** start Supplied material **
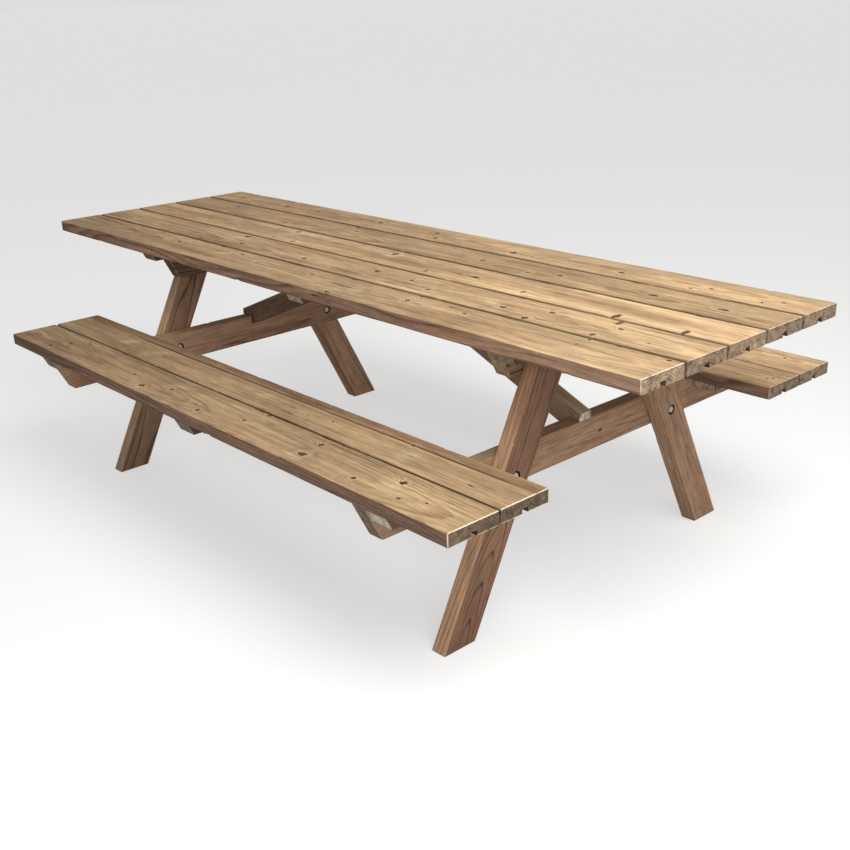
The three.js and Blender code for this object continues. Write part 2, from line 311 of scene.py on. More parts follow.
def worn_in(timber, chips, spot, arris, z, seed):
    """How far a point of the surface lies inside the sawn outline."""
    wave = noise.noise(Vector((spot.x * 16 + seed, spot.y * 16, z * 3.1)))
    depth = WAVE_DEPTH * (1 + wave)
    if arris is None:
        return depth
    rub = noise.noise(Vector((arris * 5.3 + seed, 1.7, z * 11)))
    depth += RUB_DEPTH * max(0, rub + 0.25)
    for chip_arris, place, length, chip_depth in chips:
        share = abs(z - place) / (length / 2)
        if chip_arris == arris and share < 1:
            ragged = 0.7 + 0.3 * noise.noise(Vector((z * 400, seed, arris)))
            depth += chip_depth * (1 - share ** 2) * ragged
    return depth


def timber_mesh(timber, seed):
    """The timber as a closed mesh in its own axes."""
    dice = random.Random(seed)
    chips = random_chips(timber, dice)
    outline = section(timber)
    mesh = bmesh.new()
    rings = []

    def ring(z_of, inset):
        verts = []
        for spot, normal, arris in outline:
            place = spot - normal * (inset + worn_in(timber, chips, spot, arris, z_of(spot.x), seed))
            verts.append(mesh.verts.new((place.x, place.y, z_of(place.x))))
        rings.append(verts)

    ring(lambda x: timber.end_at(-1, x), END_ARRIS)
    ring(lambda x: timber.end_at(-1, x) + END_ARRIS, 0)
    for share in stations(timber, chips):
        ring(lambda x: timber.end_at(-1, x) * (0.5 - share) + timber.end_at(1, x) * (0.5 + share), 0)
    ring(lambda x: timber.end_at(1, x) - END_ARRIS, 0)
    ring(lambda x: timber.end_at(1, x), END_ARRIS)
    skin(mesh, rings)
    return to_data(mesh, timber.node)


def skin(mesh, rings, closed=False):
    """Joins rings of points by faces. The ends are capped unless the rings close up."""
    pairs = list(zip(rings, rings[1:]))
    if closed:
        pairs.append((rings[-1], rings[0]))
    for lower, upper in pairs:
        for i in range(len(lower)):
            j = (i + 1) % len(lower)
            mesh.faces.new((lower[i], lower[j], upper[j], upper[i]))
    if not closed:
        mesh.faces.new(list(reversed(rings[0])))
        mesh.faces.new(rings[-1])


def to_data(mesh, name):
    """Turns a bmesh into mesh data with its faces pointing out."""
    bmesh.ops.recalc_face_normals(mesh, faces=mesh.faces)
    data = bpy.data.meshes.new(name)
    mesh.to_mesh(data)
    mesh.free()
    return data


def cylinder(radius, low, high):
    """A cutter along y."""
    mesh = bmesh.new()
    place = Matrix.Translation((0, (low + high) / 2, 0)) @ Matrix.Rotation(math.pi / 2, 4, "X")
    sizes = {"radius1": radius, "radius2": radius, "depth": high - low}
    bmesh.ops.create_cone(mesh, cap_ends=True, segments=RING_SIDES, matrix=place, **sizes)
    return mesh


def add_object(name, data):
    made = bpy.data.objects.new(name, data)
    bpy.context.collection.objects.link(made)
    return made


def cut(data, cutters):
    """Cuts a list of cutter meshes out of mesh data, and returns the new data."""
    body = add_object("body", data)
    tools = []
    for cutter in cutters:
        tool = add_object("cutter", to_data(cutter, "cutter"))
        modifier = body.modifiers.new("cut", "BOOLEAN")
        modifier.operation = "DIFFERENCE"
        modifier.solver = "EXACT"
        modifier.object = tool
        tools.append(tool)
    depsgraph = bpy.context.evaluated_depsgraph_get()
    result = bpy.data.meshes.new_from_object(body.evaluated_get(depsgraph), depsgraph=depsgraph)
    for used in [body, *tools]:
        bpy.data.objects.remove(used)
    return result


def drilled(data, timber):
    """The timber's mesh with its bolt holes and counterbores."""
    face = timber.thick / 2
    outside = face + BEYOND
    cutters = []
    for x, z, side, depth in timber.holes:
        bore = (face - depth, outside) if side > 0 else (-outside, -face + depth)
        for radius, low, high in ((HOLE_RADIUS, -outside, outside), (BORE_RADIUS, *bore)):
            cutter = cylinder(radius, low, high)
            bmesh.ops.translate(cutter, verts=cutter.verts, vec=(x, 0, z))
            cutters.append(cutter)
    return to_data(merged(cut(data, cutters)), timber.node) if cutters else data


def merged(data):
    """A bmesh of mesh data, with the points merged that lie almost on top of each other."""
    mesh = bmesh.new()
    mesh.from_mesh(data)
    bmesh.ops.remove_doubles(mesh, verts=mesh.verts, dist=SLIVER)
    return mesh


def remember_grain(data, to_local=None):
    """Stores each point's place in the timber's own axes, for the wood's pattern."""
    attribute = data.attributes.new("grain", "FLOAT_VECTOR", "POINT")
    for i, vertex in enumerate(data.vertices):
        attribute.data[i].vector = to_local @ vertex.co if to_local else vertex.co


def place_piece(name, data, material, node=None):
    """Makes an object of mesh data that is already in the frame's axes, and rides it on the table."""
    data.shade_smooth()
    data.set_sharp_from_angle(angle=SHARP_ANGLE)
    piece = add_object(name, data)
    data.materials.clear()
    data.materials.append(material)
    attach(piece, "root")
    if node:
        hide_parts(node)


def build_timber(timber, seed, material):
    data = drilled(timber_mesh(timber, seed), timber)
    remember_grain(data)
    data.transform(timber.matrix)
    place_piece(f"{timber.node}_timber", data, material, timber.node)


# ---- braces: the CAD shape in short lengths, with waves and rubbed arrises ----

def brace_timber(end):
    node = f"{end}_brace"
    size, middle = measure(node)
    along = Vector((-ENDS[end], 0, BRACE_SLOPE)).normalized()
    return Timber(node, along, along.cross(Y_AXIS), (BRACE_WIDTH, size.y, size.length), middle)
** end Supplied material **
■ Aim
Please repeat the listing above in full and exactly.

■ Response to this exercise
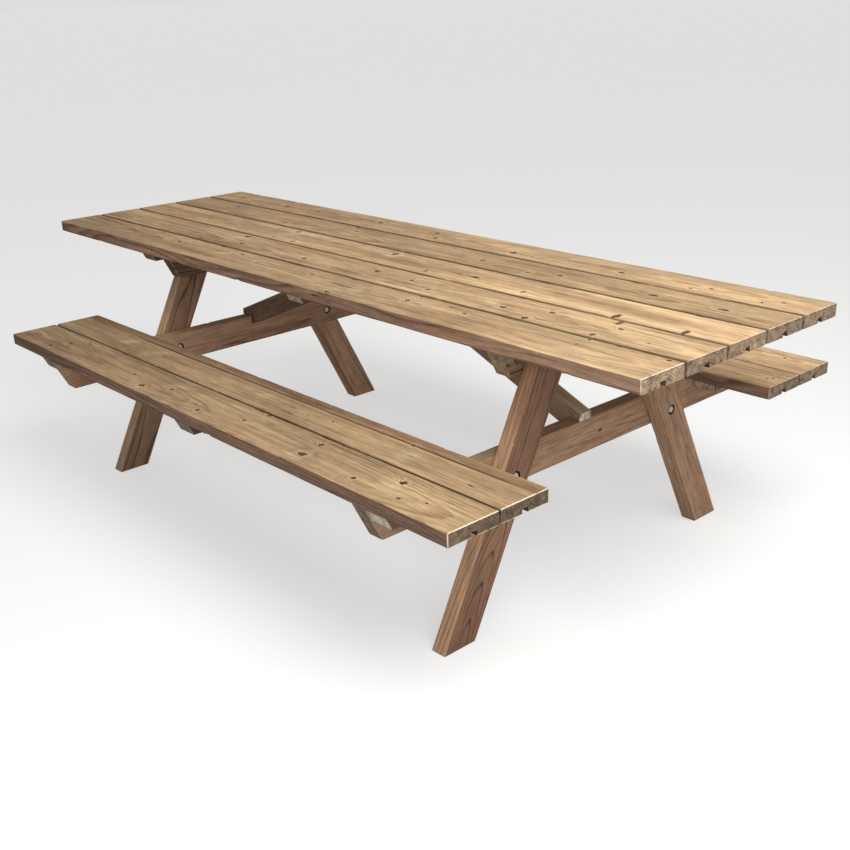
The three.js and Blender code for this object continues. Write part 2, from line 311 of scene.py on. More parts follow.
def worn_in(timber, chips, spot, arris, z, seed):
    """How far a point of the surface lies inside the sawn outline."""
    wave = noise.noise(Vector((spot.x * 16 + seed, spot.y * 16, z * 3.1)))
    depth = WAVE_DEPTH * (1 + wave)
    if arris is None:
        return depth
    rub = noise.noise(Vector((arris * 5.3 + seed, 1.7, z * 11)))
    depth += RUB_DEPTH * max(0, rub + 0.25)
    for chip_arris, place, length, chip_depth in chips:
        share = abs(z - place) / (length / 2)
        if chip_arris == arris and share < 1:
            ragged = 0.7 + 0.3 * noise.noise(Vector((z * 400, seed, arris)))
            depth += chip_depth * (1 - share ** 2) * ragged
    return depth


def timber_mesh(timber, seed):
    """The timber as a closed mesh in its own axes."""
    dice = random.Random(seed)
    chips = random_chips(timber, dice)
    outline = section(timber)
    mesh = bmesh.new()
    rings = []

    def ring(z_of, inset):
        verts = []
        for spot, normal, arris in outline:
            place = spot - normal * (inset + worn_in(timber, chips, spot, arris, z_of(spot.x), seed))
            verts.append(mesh.verts.new((place.x, place.y, z_of(place.x))))
        rings.append(verts)

    ring(lambda x: timber.end_at(-1, x), END_ARRIS)
    ring(lambda x: timber.end_at(-1, x) + END_ARRIS, 0)
    for share in stations(timber, chips):
        ring(lambda x: timber.end_at(-1, x) * (0.5 - share) + timber.end_at(1, x) * (0.5 + share), 0)
    ring(lambda x: timber.end_at(1, x) - END_ARRIS, 0)
    ring(lambda x: timber.end_at(1, x), END_ARRIS)
    skin(mesh, rings)
    return to_data(mesh, timber.node)


def skin(mesh, rings, closed=False):
    """Joins rings of points by faces. The ends are capped unless the rings close up."""
    pairs = list(zip(rings, rings[1:]))
    if closed:
        pairs.append((rings[-1], rings[0]))
    for lower, upper in pairs:
        for i in range(len(lower)):
            j = (i + 1) % len(lower)
            mesh.faces.new((lower[i], lower[j], upper[j], upper[i]))
    if not closed:
        mesh.faces.new(list(reversed(rings[0])))
        mesh.faces.new(rings[-1])


def to_data(mesh, name):
    """Turns a bmesh into mesh data with its faces pointing out."""
    bmesh.ops.recalc_face_normals(mesh, faces=mesh.faces)
    data = bpy.data.meshes.new(name)
    mesh.to_mesh(data)
    mesh.free()
    return data


def cylinder(radius, low, high):
    """A cutter along y."""
    mesh = bmesh.new()
    place = Matrix.Translation((0, (low + high) / 2, 0)) @ Matrix.Rotation(math.pi / 2, 4, "X")
    sizes = {"radius1": radius, "radius2": radius, "depth": high - low}
    bmesh.ops.create_cone(mesh, cap_ends=True, segments=RING_SIDES, matrix=place, **sizes)
    return mesh


def add_object(name, data):
    made = bpy.data.objects.new(name, data)
    bpy.context.collection.objects.link(made)
    return made


def cut(data, cutters):
    """Cuts a list of cutter meshes out of mesh data, and returns the new data."""
    body = add_object("body", data)
    tools = []
    for cutter in cutters:
        tool = add_object("cutter", to_data(cutter, "cutter"))
        modifier = body.modifiers.new("cut", "BOOLEAN")
        modifier.operation = "DIFFERENCE"
        modifier.solver = "EXACT"
        modifier.object = tool
        tools.append(tool)
    depsgraph = bpy.context.evaluated_depsgraph_get()
    result = bpy.data.meshes.new_from_object(body.evaluated_get(depsgraph), depsgraph=depsgraph)
    for used in [body, *tools]:
        bpy.data.objects.remove(used)
    return result


def drilled(data, timber):
    """The timber's mesh with its bolt holes and counterbores."""
    face = timber.thick / 2
    outside = face + BEYOND
    cutters = []
    for x, z, side, depth in timber.holes:
        bore = (face - depth, outside) if side > 0 else (-outside, -face + depth)
        for radius, low, high in ((HOLE_RADIUS, -outside, outside), (BORE_RADIUS, *bore)):
            cutter = cylinder(radius, low, high)
            bmesh.ops.translate(cutter, verts=cutter.verts, vec=(x, 0, z))
            cutters.append(cutter)
    return to_data(merged(cut(data, cutters)), timber.node) if cutters else data


def merged(data):
    """A bmesh of mesh data, with the points merged that lie almost on top of each other."""
    mesh = bmesh.new()
    mesh.from_mesh(data)
    bmesh.ops.remove_doubles(mesh, verts=mesh.verts, dist=SLIVER)
    return mesh


def remember_grain(data, to_local=None):
    """Stores each point's place in the timber's own axes, for the wood's pattern."""
    attribute = data.attributes.new("grain", "FLOAT_VECTOR", "POINT")
    for i, vertex in enumerate(data.vertices):
        attribute.data[i].vector = to_local @ vertex.co if to_local else vertex.co


def place_piece(name, data, material, node=None):
    """Makes an object of mesh data that is already in the frame's axes, and rides it on the table."""
    data.shade_smooth()
    data.set_sharp_from_angle(angle=SHARP_ANGLE)
    piece = add_object(name, data)
    data.materials.clear()
    data.materials.append(material)
    attach(piece, "root")
    if node:
        hide_parts(node)


def build_timber(timber, seed, material):
    data = drilled(timber_mesh(timber, seed), timber)
    remember_grain(data)
    data.transform(timber.matrix)
    place_piece(f"{timber.node}_timber", data, material, timber.node)


# ---- braces: the CAD shape in short lengths, with waves and rubbed arrises ----

def brace_timber(end):
    node = f"{end}_brace"
    size, middle = measure(node)
    along = Vector((-ENDS[end], 0, BRACE_SLOPE)).normalized()
    return Timber(node, along, along.cross(Y_AXIS), (BRACE_WIDTH, size.y, size.length), middle)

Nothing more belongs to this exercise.